Input records:

** start **

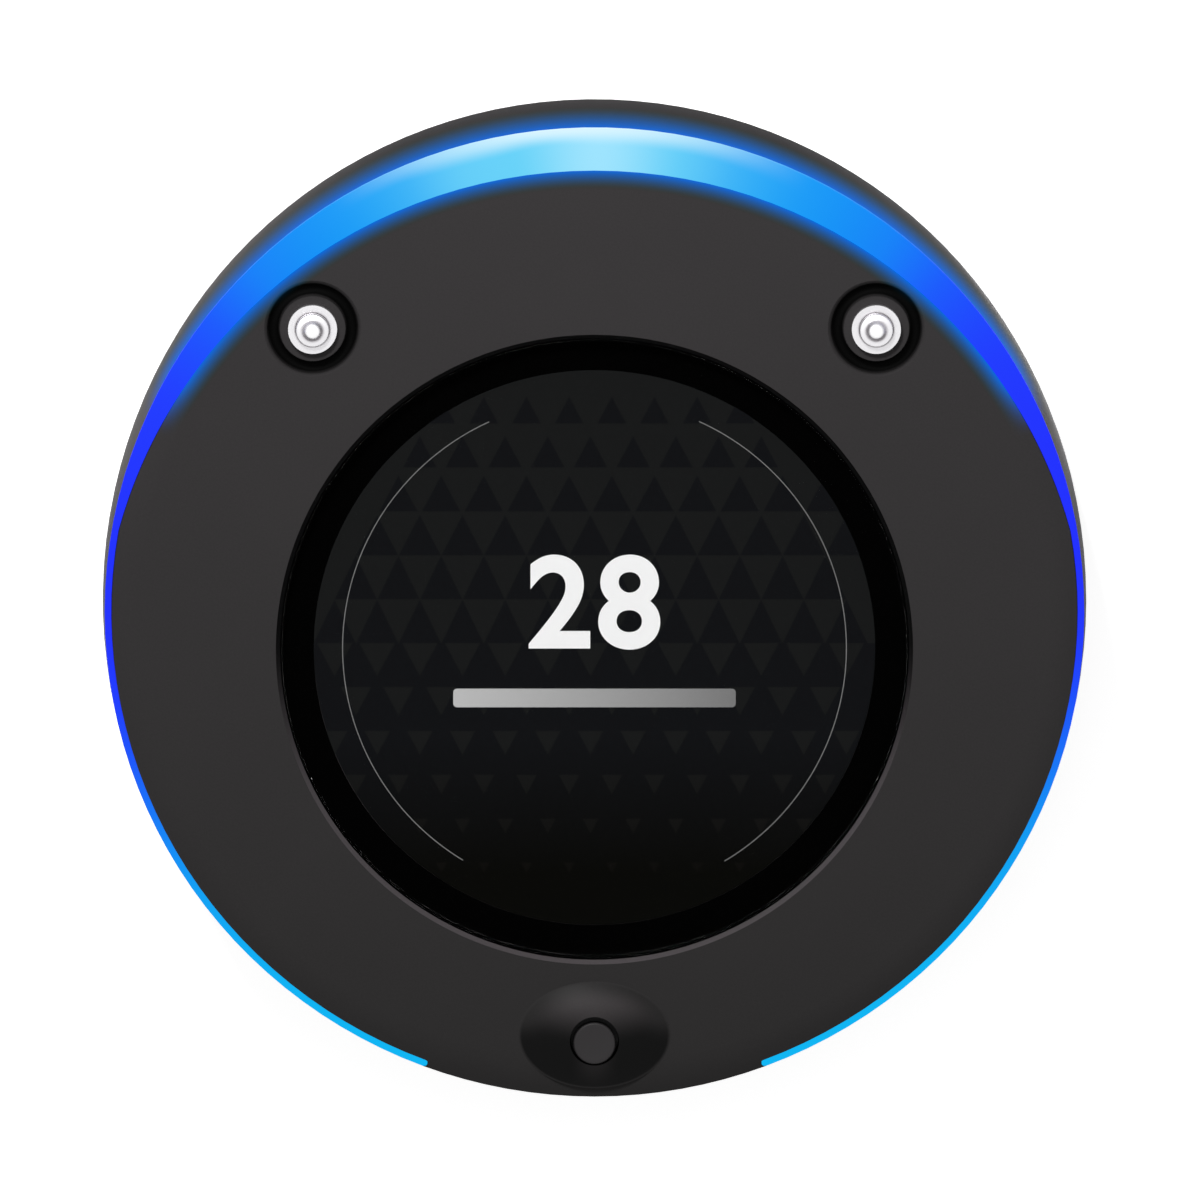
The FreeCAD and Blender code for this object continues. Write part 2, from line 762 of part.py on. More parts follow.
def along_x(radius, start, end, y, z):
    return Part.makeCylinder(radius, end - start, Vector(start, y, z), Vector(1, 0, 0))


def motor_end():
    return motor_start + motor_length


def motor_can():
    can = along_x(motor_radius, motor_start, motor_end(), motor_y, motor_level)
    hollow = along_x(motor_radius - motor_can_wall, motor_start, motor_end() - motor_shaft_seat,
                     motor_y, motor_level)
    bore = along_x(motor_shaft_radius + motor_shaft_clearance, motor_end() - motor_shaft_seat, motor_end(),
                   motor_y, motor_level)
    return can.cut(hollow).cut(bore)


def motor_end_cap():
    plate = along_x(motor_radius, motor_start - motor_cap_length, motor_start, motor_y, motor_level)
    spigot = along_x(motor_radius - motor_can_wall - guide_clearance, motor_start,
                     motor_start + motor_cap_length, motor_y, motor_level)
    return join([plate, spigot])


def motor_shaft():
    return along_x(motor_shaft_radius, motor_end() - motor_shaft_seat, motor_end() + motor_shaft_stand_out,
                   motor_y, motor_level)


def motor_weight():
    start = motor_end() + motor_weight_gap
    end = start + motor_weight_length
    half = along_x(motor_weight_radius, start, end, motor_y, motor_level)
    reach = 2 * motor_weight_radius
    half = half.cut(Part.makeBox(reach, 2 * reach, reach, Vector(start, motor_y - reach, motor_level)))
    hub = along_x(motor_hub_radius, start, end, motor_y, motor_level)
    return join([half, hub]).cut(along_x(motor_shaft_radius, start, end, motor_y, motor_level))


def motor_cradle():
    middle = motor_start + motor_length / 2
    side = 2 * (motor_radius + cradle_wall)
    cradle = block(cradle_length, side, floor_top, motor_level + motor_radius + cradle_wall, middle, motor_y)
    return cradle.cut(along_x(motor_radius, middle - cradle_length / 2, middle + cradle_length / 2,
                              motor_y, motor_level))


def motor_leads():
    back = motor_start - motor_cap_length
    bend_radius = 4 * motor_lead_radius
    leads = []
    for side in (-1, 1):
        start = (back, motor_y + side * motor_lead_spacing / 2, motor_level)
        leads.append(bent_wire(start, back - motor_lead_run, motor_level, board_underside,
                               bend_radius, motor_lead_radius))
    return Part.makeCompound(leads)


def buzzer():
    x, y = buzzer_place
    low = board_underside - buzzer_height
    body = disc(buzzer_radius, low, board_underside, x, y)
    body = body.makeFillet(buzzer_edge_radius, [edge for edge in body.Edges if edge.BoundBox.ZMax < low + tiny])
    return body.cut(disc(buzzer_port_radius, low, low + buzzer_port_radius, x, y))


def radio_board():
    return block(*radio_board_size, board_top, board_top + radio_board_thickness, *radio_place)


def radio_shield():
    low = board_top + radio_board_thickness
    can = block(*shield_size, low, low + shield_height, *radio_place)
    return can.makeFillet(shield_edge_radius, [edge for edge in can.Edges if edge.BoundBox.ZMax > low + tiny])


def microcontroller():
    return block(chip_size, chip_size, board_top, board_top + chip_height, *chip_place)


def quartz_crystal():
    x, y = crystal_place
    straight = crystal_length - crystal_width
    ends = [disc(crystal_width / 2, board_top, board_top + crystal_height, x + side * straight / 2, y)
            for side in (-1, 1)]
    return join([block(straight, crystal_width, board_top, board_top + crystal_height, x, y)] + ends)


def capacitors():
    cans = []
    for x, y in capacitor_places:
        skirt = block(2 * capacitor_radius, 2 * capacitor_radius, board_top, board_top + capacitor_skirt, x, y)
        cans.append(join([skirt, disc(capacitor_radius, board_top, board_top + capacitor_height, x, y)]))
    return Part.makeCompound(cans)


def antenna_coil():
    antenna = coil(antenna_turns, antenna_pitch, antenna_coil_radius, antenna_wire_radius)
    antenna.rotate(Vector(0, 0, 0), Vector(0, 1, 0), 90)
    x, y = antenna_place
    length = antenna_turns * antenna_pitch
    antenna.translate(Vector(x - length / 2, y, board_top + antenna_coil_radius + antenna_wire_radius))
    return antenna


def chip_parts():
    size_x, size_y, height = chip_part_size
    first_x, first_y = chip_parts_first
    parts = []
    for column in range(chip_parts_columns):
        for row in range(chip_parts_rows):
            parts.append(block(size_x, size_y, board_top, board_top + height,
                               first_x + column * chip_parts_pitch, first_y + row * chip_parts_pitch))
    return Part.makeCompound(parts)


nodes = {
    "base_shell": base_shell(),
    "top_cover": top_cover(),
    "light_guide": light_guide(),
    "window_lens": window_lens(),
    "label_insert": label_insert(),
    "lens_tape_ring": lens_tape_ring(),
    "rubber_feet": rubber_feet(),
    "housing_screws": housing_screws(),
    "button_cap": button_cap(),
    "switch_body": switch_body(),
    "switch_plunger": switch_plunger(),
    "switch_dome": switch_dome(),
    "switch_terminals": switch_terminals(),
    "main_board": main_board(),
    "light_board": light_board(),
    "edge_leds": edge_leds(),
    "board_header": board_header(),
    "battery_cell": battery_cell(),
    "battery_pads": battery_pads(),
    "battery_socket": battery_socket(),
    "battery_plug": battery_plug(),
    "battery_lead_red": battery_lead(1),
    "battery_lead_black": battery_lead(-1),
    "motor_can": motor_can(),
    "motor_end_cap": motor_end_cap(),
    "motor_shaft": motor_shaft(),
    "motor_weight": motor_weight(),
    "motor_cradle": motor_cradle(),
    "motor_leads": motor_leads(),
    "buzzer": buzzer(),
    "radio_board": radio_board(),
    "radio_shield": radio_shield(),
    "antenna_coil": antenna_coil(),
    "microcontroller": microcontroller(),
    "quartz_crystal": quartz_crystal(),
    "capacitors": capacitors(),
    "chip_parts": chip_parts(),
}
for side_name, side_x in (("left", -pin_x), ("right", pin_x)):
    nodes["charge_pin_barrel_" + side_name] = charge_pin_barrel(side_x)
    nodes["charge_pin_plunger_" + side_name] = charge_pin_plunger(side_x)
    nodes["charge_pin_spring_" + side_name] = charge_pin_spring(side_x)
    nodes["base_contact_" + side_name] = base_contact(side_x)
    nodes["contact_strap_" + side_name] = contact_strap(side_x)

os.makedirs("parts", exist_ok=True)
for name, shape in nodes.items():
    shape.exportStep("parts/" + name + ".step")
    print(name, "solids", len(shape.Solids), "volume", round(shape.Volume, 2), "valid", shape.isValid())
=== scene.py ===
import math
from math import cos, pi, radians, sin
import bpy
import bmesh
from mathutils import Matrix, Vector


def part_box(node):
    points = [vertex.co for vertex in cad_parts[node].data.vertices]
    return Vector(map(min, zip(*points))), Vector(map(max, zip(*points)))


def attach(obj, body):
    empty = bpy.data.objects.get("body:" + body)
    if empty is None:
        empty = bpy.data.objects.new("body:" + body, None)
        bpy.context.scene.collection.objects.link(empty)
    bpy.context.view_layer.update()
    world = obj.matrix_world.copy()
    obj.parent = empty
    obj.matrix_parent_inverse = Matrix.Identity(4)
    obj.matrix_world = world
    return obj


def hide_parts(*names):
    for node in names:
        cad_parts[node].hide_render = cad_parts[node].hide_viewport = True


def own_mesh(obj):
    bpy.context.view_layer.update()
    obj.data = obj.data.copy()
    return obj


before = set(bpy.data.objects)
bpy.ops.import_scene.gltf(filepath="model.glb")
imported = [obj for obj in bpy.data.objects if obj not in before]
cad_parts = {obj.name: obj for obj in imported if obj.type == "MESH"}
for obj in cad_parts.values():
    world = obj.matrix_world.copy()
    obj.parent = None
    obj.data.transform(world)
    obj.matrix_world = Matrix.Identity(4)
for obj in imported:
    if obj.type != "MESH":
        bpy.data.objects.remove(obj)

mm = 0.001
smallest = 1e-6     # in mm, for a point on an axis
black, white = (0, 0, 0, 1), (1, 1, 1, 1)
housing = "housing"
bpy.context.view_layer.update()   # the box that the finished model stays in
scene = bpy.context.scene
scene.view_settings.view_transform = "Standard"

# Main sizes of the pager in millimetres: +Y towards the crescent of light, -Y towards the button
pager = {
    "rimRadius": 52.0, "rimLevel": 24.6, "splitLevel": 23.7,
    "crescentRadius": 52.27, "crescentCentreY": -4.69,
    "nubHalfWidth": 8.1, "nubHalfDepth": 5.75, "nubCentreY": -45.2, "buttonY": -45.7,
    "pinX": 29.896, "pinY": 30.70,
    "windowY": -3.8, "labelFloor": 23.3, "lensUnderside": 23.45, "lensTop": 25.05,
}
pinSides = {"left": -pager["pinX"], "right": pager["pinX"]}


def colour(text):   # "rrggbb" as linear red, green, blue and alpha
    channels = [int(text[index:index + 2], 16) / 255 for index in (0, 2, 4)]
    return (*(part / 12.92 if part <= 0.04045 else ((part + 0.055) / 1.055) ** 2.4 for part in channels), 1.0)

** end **
** start **

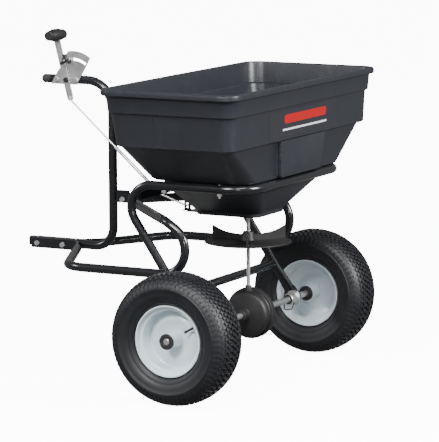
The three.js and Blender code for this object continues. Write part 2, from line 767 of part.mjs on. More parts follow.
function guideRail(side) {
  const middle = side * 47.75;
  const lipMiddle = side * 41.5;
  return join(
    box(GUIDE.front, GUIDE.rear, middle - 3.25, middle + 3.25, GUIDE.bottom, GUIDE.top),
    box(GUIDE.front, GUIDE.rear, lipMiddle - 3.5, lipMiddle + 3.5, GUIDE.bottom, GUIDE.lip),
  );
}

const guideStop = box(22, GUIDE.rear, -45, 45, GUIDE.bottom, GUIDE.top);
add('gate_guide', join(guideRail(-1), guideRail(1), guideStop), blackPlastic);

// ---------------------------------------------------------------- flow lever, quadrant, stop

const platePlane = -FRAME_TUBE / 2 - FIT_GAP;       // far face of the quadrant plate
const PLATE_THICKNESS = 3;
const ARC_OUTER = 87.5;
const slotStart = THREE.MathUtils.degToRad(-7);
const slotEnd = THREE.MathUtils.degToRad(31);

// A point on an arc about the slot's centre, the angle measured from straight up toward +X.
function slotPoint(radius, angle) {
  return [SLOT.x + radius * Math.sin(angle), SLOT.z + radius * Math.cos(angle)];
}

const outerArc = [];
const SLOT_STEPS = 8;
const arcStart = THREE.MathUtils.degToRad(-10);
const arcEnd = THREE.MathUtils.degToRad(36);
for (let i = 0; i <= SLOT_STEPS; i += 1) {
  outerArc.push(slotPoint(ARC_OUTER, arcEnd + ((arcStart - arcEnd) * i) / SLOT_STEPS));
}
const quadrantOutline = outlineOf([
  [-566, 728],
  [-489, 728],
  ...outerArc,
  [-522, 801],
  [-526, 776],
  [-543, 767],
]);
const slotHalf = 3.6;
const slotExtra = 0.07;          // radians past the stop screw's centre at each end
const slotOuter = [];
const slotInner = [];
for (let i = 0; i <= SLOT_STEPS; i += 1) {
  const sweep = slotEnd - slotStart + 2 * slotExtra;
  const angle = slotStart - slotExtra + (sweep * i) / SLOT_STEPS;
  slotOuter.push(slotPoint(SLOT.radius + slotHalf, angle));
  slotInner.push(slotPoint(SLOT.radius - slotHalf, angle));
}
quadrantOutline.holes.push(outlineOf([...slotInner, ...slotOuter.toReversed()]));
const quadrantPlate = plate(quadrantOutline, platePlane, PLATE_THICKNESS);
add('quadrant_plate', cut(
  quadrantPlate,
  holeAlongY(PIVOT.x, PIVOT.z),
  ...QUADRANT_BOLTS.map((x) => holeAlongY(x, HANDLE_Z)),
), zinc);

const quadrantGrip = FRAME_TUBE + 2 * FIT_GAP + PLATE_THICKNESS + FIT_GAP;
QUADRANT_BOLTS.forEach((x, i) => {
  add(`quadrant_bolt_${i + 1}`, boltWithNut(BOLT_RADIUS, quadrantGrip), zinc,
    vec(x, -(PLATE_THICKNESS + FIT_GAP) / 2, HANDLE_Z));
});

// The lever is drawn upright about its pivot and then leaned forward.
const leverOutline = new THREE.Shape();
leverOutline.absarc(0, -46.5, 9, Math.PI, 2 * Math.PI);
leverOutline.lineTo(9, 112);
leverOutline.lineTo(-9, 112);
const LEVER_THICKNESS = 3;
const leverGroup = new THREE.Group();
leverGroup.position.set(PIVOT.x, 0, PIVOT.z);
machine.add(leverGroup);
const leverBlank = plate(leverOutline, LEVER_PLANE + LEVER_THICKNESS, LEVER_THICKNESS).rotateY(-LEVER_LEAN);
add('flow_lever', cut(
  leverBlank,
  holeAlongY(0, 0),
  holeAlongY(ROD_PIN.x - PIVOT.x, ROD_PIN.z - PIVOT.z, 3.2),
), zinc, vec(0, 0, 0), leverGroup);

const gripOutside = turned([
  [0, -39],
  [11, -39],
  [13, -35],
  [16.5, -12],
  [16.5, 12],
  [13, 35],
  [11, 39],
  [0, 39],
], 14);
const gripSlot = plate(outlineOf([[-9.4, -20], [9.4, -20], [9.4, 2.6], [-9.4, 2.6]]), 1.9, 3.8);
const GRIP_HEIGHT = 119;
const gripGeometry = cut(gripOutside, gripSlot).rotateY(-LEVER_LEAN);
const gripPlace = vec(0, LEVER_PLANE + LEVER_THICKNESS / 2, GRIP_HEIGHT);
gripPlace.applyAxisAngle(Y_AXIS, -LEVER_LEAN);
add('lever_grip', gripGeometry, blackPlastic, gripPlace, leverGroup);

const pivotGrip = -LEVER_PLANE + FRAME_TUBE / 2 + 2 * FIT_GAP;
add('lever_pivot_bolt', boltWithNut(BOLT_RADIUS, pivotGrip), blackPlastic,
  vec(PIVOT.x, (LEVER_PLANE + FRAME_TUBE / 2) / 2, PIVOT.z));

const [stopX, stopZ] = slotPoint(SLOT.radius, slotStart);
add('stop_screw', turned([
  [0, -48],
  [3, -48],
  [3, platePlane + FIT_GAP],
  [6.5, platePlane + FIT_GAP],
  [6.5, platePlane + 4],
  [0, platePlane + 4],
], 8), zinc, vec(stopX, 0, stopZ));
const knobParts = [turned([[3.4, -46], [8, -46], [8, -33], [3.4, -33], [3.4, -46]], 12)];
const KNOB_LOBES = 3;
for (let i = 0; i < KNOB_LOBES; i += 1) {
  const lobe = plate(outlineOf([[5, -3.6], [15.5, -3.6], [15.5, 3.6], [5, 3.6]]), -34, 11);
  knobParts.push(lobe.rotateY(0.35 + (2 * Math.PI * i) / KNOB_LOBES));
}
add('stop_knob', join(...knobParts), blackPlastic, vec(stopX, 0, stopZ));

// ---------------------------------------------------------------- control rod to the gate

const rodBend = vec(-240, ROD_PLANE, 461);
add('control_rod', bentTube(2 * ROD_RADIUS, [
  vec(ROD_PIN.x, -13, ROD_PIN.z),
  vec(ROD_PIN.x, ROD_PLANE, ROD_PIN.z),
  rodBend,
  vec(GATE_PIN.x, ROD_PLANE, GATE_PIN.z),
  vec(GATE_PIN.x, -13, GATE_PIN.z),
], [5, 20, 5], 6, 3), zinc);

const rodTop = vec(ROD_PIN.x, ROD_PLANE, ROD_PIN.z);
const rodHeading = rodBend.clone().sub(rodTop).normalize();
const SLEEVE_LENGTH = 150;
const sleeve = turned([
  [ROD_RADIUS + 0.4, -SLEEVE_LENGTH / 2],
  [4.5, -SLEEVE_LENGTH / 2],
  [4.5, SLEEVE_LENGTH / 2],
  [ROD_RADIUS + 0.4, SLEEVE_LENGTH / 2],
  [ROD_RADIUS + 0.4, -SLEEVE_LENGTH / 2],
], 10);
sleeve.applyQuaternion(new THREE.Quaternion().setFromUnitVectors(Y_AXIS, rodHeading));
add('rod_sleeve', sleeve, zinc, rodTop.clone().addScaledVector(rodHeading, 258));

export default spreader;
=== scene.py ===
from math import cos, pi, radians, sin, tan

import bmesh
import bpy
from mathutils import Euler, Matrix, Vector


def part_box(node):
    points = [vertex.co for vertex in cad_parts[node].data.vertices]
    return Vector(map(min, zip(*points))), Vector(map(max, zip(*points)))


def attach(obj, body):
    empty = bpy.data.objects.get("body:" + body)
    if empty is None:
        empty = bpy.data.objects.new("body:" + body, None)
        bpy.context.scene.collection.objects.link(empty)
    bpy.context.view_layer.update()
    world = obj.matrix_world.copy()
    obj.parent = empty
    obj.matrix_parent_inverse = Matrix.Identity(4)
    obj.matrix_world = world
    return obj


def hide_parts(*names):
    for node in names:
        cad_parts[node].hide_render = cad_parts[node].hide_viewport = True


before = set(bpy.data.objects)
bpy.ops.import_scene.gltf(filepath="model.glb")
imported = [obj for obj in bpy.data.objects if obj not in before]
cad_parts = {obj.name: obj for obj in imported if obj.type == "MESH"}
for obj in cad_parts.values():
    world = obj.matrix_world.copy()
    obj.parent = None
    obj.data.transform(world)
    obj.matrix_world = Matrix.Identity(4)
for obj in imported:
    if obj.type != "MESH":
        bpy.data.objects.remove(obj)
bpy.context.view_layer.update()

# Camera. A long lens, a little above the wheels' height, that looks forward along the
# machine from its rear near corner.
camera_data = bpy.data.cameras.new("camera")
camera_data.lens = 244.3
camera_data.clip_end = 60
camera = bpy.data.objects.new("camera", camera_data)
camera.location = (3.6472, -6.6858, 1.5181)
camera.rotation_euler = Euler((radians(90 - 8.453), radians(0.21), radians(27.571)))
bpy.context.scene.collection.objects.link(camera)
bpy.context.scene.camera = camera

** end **
** start **

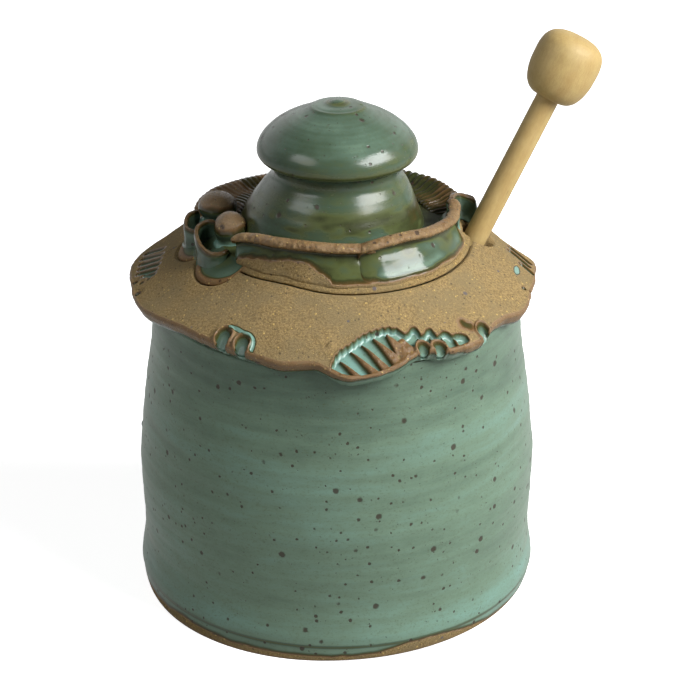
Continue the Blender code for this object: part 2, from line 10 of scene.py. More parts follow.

** end **

Task prompt:
Give back, word for word, only the lines above from the line holding "The three.js and" to the line holding "const slotEnd = THREE.MathUtils.degToRad(31);", both included.

Result below:
The three.js and Blender code for this object continues. Write part 2, from line 767 of part.mjs on. More parts follow.
function guideRail(side) {
  const middle = side * 47.75;
  const lipMiddle = side * 41.5;
  return join(
    box(GUIDE.front, GUIDE.rear, middle - 3.25, middle + 3.25, GUIDE.bottom, GUIDE.top),
    box(GUIDE.front, GUIDE.rear, lipMiddle - 3.5, lipMiddle + 3.5, GUIDE.bottom, GUIDE.lip),
  );
}

const guideStop = box(22, GUIDE.rear, -45, 45, GUIDE.bottom, GUIDE.top);
add('gate_guide', join(guideRail(-1), guideRail(1), guideStop), blackPlastic);

// ---------------------------------------------------------------- flow lever, quadrant, stop

const platePlane = -FRAME_TUBE / 2 - FIT_GAP;       // far face of the quadrant plate
const PLATE_THICKNESS = 3;
const ARC_OUTER = 87.5;
const slotStart = THREE.MathUtils.degToRad(-7);
const slotEnd = THREE.MathUtils.degToRad(31);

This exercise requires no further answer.